Say how many lines include "scene", with no words around the number.

☆ ☆ ☆ ☆ ☆

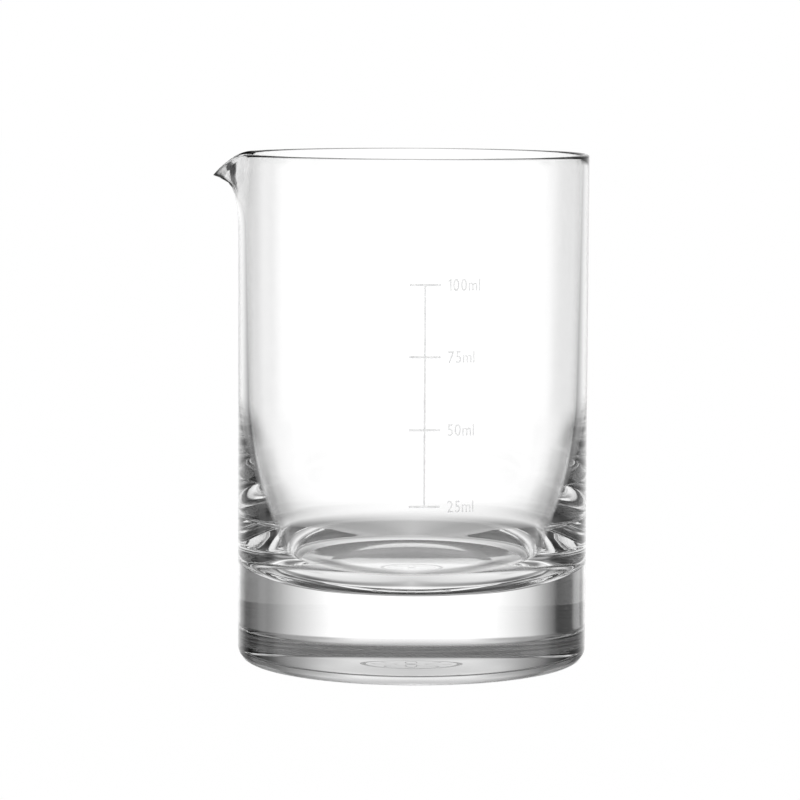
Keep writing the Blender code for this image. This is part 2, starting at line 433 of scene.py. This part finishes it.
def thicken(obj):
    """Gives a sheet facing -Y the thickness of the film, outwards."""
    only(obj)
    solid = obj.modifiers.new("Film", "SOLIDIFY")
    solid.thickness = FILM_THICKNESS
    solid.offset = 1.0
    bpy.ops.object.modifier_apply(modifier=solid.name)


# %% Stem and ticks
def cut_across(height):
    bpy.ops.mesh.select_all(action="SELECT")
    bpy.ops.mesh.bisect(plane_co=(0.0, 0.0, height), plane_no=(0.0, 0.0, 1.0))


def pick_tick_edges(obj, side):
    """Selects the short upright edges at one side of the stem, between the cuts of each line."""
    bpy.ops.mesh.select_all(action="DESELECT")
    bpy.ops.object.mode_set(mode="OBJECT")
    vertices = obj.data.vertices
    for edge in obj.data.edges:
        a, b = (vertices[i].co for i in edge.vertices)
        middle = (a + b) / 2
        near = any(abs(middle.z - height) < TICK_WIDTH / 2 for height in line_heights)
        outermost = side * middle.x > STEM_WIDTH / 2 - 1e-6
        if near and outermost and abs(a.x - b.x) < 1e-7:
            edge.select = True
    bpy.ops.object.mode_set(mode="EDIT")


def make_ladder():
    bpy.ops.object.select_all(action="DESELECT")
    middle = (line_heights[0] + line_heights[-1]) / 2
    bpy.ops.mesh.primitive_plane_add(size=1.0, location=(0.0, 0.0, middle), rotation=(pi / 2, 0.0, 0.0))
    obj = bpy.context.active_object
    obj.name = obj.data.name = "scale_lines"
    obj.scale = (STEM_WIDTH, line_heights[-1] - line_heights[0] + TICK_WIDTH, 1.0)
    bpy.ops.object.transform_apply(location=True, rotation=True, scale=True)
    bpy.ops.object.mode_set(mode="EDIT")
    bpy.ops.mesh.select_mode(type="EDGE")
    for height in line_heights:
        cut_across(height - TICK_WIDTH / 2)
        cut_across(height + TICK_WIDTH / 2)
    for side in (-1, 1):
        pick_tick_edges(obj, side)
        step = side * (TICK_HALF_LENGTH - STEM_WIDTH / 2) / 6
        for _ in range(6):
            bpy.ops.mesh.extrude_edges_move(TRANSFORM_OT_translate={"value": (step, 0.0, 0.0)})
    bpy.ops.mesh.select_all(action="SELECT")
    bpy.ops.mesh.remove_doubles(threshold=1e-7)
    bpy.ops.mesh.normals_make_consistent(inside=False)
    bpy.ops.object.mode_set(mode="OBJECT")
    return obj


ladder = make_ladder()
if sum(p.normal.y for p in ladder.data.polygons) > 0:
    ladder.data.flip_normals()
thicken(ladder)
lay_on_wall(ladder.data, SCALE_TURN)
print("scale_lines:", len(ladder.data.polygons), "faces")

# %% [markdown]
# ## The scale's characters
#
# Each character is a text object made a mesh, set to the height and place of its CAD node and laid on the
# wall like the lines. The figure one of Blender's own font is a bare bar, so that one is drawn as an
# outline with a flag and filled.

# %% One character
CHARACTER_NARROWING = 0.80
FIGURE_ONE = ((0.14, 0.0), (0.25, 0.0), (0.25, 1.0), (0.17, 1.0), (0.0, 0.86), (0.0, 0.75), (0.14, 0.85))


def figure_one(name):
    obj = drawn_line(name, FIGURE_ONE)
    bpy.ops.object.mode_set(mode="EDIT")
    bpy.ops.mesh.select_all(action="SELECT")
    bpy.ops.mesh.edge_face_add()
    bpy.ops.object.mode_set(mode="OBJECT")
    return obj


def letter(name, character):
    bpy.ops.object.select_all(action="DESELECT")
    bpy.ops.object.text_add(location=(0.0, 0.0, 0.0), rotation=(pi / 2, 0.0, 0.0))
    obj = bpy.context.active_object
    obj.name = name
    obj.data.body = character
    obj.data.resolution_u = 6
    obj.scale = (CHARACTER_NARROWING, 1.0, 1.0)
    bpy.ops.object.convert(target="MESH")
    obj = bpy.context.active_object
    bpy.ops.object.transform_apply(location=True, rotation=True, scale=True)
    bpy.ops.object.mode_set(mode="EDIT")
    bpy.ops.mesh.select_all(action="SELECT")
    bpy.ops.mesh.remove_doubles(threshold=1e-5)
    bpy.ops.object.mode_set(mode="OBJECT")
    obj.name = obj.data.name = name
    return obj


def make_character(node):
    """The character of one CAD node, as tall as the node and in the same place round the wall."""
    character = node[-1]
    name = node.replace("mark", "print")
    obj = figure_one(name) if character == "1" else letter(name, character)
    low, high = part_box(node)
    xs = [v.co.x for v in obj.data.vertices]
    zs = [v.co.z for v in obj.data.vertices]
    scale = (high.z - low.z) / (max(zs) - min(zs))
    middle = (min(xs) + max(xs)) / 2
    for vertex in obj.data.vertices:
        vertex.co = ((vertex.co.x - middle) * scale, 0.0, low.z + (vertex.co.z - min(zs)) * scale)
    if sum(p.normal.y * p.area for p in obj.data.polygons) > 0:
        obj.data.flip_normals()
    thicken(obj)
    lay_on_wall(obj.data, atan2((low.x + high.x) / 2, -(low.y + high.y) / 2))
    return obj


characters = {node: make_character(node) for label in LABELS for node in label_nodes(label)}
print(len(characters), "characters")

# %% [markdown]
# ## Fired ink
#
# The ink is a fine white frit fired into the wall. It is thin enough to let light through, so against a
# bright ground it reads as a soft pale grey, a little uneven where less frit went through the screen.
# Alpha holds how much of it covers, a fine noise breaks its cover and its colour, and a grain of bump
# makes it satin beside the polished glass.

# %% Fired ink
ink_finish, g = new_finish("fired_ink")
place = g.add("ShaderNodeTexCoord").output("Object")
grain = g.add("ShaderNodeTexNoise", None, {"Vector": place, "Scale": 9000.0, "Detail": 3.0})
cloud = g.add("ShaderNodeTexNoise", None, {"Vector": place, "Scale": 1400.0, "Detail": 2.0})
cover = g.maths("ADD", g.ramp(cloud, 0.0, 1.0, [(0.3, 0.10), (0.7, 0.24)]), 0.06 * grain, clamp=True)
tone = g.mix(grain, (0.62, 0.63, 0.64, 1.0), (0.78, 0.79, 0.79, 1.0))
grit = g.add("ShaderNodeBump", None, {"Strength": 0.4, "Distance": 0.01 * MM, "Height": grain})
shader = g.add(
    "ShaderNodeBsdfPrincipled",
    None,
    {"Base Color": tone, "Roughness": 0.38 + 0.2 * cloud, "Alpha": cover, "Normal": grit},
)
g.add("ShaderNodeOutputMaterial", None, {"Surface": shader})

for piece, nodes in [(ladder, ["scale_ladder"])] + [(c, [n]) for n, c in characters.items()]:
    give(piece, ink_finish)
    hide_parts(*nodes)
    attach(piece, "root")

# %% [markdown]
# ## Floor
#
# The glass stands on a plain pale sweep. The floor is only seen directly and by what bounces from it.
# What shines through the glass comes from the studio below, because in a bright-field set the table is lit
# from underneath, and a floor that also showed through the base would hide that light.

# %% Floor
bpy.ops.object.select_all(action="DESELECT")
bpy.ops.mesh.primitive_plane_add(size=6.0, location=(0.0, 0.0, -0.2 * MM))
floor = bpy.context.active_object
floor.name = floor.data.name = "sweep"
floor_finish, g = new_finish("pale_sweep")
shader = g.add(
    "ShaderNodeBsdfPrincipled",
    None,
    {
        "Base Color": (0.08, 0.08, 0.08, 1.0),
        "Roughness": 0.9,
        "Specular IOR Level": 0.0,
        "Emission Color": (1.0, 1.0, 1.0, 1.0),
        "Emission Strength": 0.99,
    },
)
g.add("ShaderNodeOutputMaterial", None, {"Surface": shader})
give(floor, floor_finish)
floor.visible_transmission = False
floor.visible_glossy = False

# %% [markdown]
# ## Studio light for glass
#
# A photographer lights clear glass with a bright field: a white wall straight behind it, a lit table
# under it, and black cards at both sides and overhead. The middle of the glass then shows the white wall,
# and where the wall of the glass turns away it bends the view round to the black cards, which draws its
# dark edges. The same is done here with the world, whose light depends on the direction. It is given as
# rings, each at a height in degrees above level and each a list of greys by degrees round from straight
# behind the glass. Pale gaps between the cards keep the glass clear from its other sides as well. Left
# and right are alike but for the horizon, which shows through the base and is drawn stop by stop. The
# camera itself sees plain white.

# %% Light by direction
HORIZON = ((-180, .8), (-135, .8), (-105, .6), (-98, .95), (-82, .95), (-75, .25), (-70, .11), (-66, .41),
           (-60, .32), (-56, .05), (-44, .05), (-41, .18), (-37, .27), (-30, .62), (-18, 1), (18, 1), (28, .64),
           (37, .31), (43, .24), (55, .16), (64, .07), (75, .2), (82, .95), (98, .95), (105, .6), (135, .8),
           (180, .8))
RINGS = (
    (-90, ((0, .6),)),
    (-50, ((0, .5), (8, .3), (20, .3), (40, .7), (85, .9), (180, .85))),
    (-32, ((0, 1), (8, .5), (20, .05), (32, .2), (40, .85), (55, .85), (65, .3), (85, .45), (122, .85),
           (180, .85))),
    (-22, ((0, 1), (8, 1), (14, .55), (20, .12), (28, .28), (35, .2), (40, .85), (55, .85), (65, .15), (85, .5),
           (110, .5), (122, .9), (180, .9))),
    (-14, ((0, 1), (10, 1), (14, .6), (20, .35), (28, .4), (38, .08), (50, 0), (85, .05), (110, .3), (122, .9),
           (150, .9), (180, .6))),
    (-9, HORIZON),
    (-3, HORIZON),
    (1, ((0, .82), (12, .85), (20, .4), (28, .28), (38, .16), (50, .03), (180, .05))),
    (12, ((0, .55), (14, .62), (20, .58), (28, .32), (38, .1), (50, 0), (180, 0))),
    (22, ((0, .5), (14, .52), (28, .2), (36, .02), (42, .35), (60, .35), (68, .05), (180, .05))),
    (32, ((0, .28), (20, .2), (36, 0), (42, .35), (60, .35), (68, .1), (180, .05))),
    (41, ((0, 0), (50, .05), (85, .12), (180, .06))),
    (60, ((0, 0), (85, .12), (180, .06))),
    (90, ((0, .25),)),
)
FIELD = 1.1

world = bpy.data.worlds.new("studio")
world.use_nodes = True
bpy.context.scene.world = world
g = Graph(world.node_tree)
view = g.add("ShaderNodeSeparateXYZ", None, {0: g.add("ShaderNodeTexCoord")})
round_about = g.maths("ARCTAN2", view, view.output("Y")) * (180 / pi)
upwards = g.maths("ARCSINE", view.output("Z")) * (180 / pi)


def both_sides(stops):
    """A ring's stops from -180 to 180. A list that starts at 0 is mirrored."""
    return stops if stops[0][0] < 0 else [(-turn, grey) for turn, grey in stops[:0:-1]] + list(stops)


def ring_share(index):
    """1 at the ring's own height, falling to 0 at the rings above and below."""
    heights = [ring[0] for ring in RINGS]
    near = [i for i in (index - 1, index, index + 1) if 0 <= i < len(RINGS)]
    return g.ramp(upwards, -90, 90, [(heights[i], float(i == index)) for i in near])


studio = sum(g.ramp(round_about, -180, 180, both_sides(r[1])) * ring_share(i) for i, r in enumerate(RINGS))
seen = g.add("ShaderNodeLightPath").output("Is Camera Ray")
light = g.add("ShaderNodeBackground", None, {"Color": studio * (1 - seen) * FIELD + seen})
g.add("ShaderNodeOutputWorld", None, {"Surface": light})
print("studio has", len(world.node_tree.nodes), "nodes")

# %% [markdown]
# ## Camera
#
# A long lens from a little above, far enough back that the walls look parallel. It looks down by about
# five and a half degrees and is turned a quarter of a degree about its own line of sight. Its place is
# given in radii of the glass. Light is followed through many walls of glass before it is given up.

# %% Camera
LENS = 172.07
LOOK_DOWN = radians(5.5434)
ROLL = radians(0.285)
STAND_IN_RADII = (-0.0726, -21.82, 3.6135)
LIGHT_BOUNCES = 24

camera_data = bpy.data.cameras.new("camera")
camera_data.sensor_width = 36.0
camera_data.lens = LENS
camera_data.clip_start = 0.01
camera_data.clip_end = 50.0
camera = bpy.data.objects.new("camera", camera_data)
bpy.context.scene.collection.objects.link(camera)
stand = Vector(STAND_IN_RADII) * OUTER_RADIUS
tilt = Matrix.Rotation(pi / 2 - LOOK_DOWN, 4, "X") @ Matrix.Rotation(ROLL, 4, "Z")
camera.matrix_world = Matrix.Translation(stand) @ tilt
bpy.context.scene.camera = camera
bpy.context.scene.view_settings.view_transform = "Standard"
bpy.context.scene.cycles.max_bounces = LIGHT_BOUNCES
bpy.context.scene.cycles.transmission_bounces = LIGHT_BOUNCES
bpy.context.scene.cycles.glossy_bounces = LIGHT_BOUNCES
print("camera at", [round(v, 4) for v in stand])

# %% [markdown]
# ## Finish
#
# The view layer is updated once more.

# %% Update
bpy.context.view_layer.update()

☆ ☆ ☆ ☆ ☆

● SOLUTION BELOW:
8